Нет, это было бы слишком просто. Я отказываюсь искать прибежище в болезни. Ошибкой было бы отметать с порога все, что я раскрыл перед вами, сочтя мои слова пустым бредом или просто плодом ненормальной, чрезмерно развитой фантазии одинокого уродливого ребенка. Я уже говорил, что не собираюсь выражаться метафорически; все, что я написал (и прочел вслух остолбеневшей Падме), следует понимать буквально: это – истинная, святая правда.

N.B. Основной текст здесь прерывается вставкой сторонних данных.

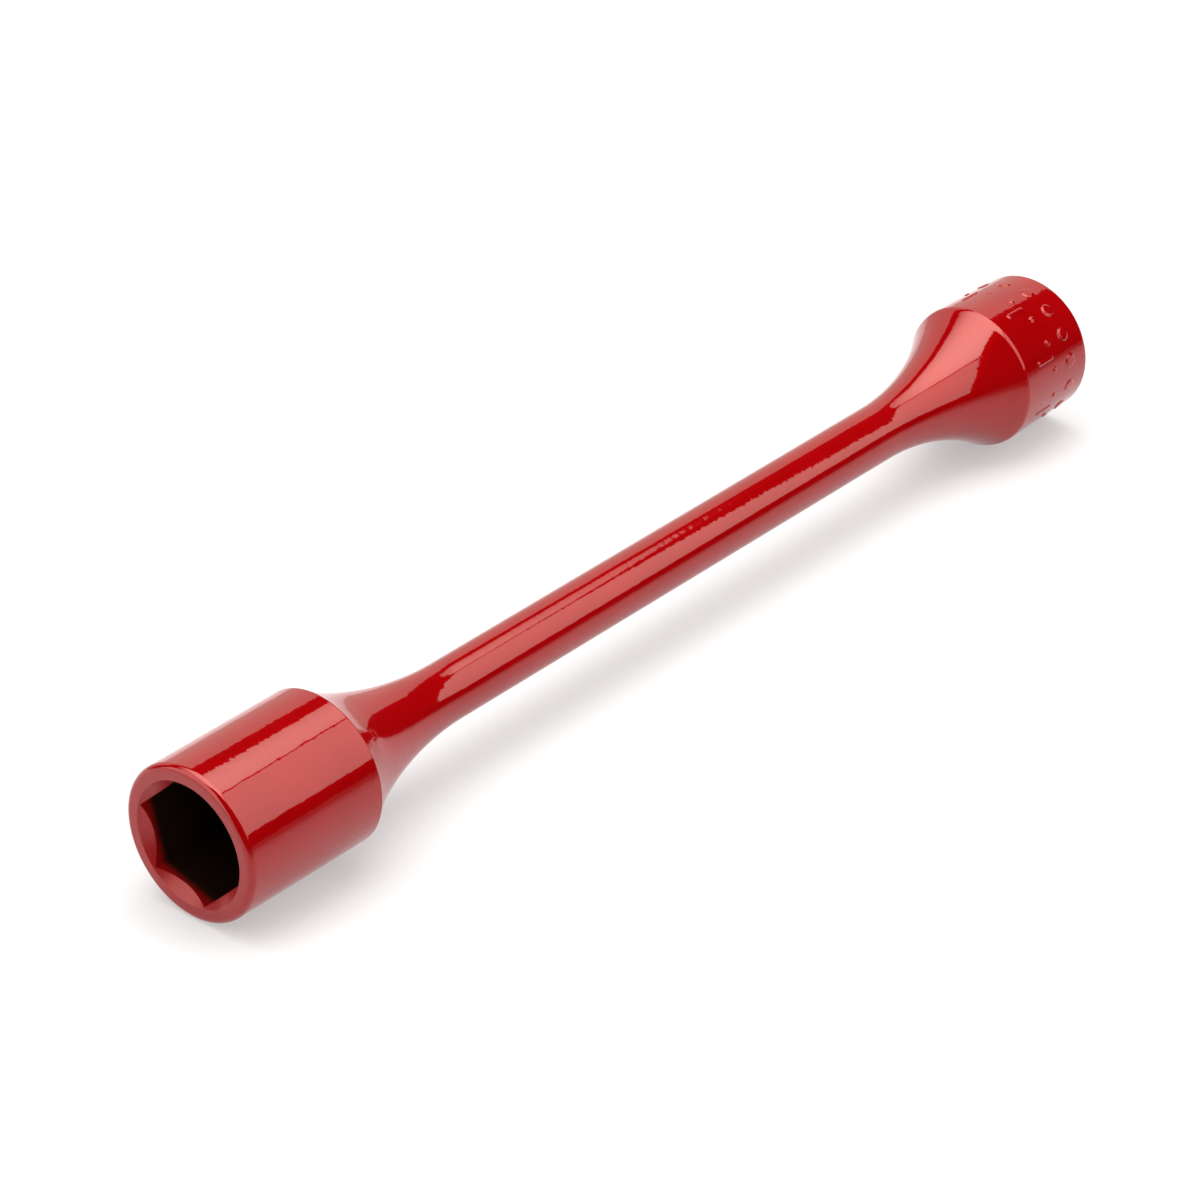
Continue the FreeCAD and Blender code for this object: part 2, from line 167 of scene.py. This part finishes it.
def flare(foot_x, sweep, rim, second, opposite):
    """A flare's two arcs, from its foot on the bar to its rim (x, r).

    The first arc, of radius sweep, leaves the bar smoothly. The second runs on from it to the rim,
    bending the same way, or the opposite way for a rounded lip.
    """
    centre = Vector((foot_x, BAR_R + sweep))
    apart = sweep + second if opposite else sweep - second
    across = Vector(rim) - centre
    reach = across.length
    swing = acos((apart ** 2 + reach ** 2 - second ** 2) / (2 * apart * reach))
    bearing = atan2(across.y, across.x)
    choices = [centre + apart * Vector((cos(bearing + s), sin(bearing + s))) for s in (swing, -swing)]
    inner = min(choices, key=lambda c: c.y)
    touch = atan2(inner.y - centre.y, inner.x - centre.x)
    points = arc_points(centre, sweep, -pi / 2, touch)
    from_inner = touch + pi if opposite else touch
    to_rim = atan2(rim[1] - inner.y, rim[0] - inner.x)
    to_rim = from_inner + (to_rim - from_inner + pi) % (2 * pi) - pi
    return points + arc_points(inner, second, from_inner, to_rim)[1:]


# ------------------------------------------------------------------ lathe


def new_object(name, verts, faces):
    mesh = bpy.data.meshes.new(name)
    mesh.from_pydata(verts, [], faces)
    piece = bpy.data.objects.new(name, mesh)
    bpy.context.scene.collection.objects.link(piece)
    return piece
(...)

Реальность может содержать в себе метафору; это не делает ее менее реальной. Тысяча и одно дитя было рождено; тысяча и одна возможность, какие раньше никогда не предоставлялись в одном и том же месте в одно и то же время; и все это закончилось тысячей и одним тупиком. Детей полуночи можно счесть чем угодно, это зависит от вашей точки зрения: в них можно усмотреть последний побег всего устаревшего, ретроградного в нашей живущей мифами стране, и тогда их разгром вполне оправдан нуждами модернизирующейся, старающейся идти в ногу с веком экономики; или же они были надеждой на подлинное освобождение, ныне навеки угасшей; но чем они не были и не будут никогда, так это причудливым порождением блуждающего, расстроенного ума. Нет: болезнь тут ни при чем.
– Ну хорошо, хорошо, баба?, – старается успокоить меня Падма. – Зачем так сердиться? Приляг, отдохни, остынь чуток, больше ничего не прошу.
Да, время, предшествовавшее моему десятому дню рождения, было полно галлюцинаций, но галлюцинации эти рождались не в моей голове. Мой отец, Ахмед Синай, под влиянием предательской гибели доктора Нарликара и под все возрастающим, мощным воздействием джинов-с-тоником, улетел в сотканный из снов, волнующе нереальный мир; этот медленный упадок был тем более коварным, что люди долгое время принимали его за нечто совершенно противоположное… Вот мать Сонни, Нусси-Утенок, беседует с Аминой вечером в нашем саду: «Дивные времена настали для вас всех, сестричка Амина, теперь, когда твой Ахмед в расцвете сил! Такой милый человек и как заботится о благе семьи!» Она говорит это достаточно громко, чтобы Ахмед услышал, и хотя тот делает вид, будто указывает садовнику, как поступить с захиревшей бугенвиллией, хотя и напускает на себя смиренное самоуничижение, это никого не обманет, потому что его раздавшееся тело, помимо его воли, еще больше раздувается от спеси. Даже Пурушоттаму, отвергнутому садху под садовым краном, неудобно за него.
Мой выцветающий отец… почти десять лет он съедал свой завтрак в добром расположении духа и сохранял таковое до тех пор, пока не выбривал себе подбородок; но по мере того, как щетина белела вместе с теряющей краски кожей, на это ежеутреннее ощущение счастья уже нельзя было полагаться; и настал час, когда он впервые вспылил за завтраком. В тот день подняли налоги и одновременно опустили пороговый минимум. Отец в ярости швырнул на пол «Таймс оф Индиа» и налитыми кровью глазами огляделся вокруг; я знал, что такие глаза у него бывают только в минуты гнева. «Это как сходить в сортир! – взорвался он совершенно загадочной фразой; яйца-тосты-чай задрожали под порывом его бешенства. – Поднять рубашку и спустить штаны! Жена, это правительство кладет на нас!» И по темной коже моей матери разливается розовый румянец: «Пожалуйста, джанум, тут дети!» – но он убрался восвояси, а я наконец ясно понял, что люди имеют в виду, когда говорят – правительство, де, опустило всю страну.
В последующие недели небритый подбородок отца продолжал тускнеть; и было утрачено нечто большее, чем мир за столом во время завтрака: отец начал забывать, каким он был в прежние времена, до предательства Нарликара. Семейные ритуалы пришли в запустение. Отец перестал выходить к завтраку, и Амина уже не могла клянчить у него деньги; но зато, в виде возмещения, он стал небрежен с наличностью, и карманы брошенных пиджаков и брюк были полны банкнот и мелочи, так что, опустошая их, Амина могла сводить концы с концами. Но самым гнетущим признаком его отдаления от семьи было то, что теперь он редко рассказывал нам на ночь сказки, а когда и рассказывал, радости нам было мало, потому что сказки были плохо придуманы и не увлекали нас. Сюжеты были те же: принцы-гоблины-крылатые кони и приключения в волшебных странах, но в небрежном тоне отца мы слышали скрип и скрежет заржавевшего, чахнущего воображения.